# Preop visit



## corikr77 (Jun 20, 2012)

Can someone help me figure out what CPT code to use for a preop clearance visit on an established patient ordered by a surgeon not affiliated with our clinic? 

Thanks,


----------



## cdr4life (Jun 21, 2012)

I always used V72.84, whether it be for a new or established patient, CPT code people used to be able to use was 99244, however I've been told that's a bad code to use. I now use a 99215 for the office visit, then I use whatever the code is for the surgery, for instance 366.9 would be for cataracts, then I would use the V72.84 for the pre op examination.

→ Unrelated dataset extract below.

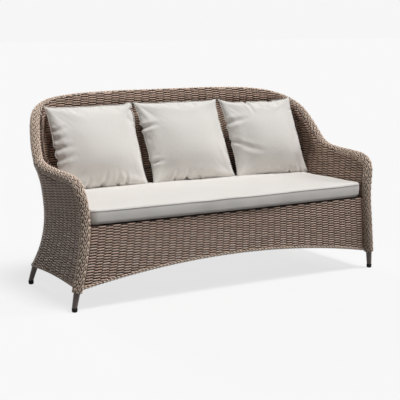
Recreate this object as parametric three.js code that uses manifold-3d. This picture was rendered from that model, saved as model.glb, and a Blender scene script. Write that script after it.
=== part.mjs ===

Let me know if you need more clarification


----------



## mitchellde (Jun 22, 2012)

preop is either an office level that matches the level of service documented and that might not be a level 5.  OR it is the CPT code for the surgery with the 56 modifier for preop.  it is not a consult.


----------



## dballard2004 (Jun 22, 2012)

To me, pre-op exams usually meet the criteria for a consult.  You have the three R's (request, rendereing of service, and report).  You are getting the request from the surgeon.  You are rendering the exam/testing, etc., and then you are sending a written report of your findings back to the surgeon.  This meets the criteria for a consult.  If the three R's are not met, then I agree you would report a problem-oriented E/M code (99201-99215) instead.  

Medicare does not accept the consult codes anymore, so for pre-op exams on Medicare patients, you have to report a problem-oriented E/M code (99201-99215).

This represents my *opinion* of how we do these types of encounters at my sites.


----------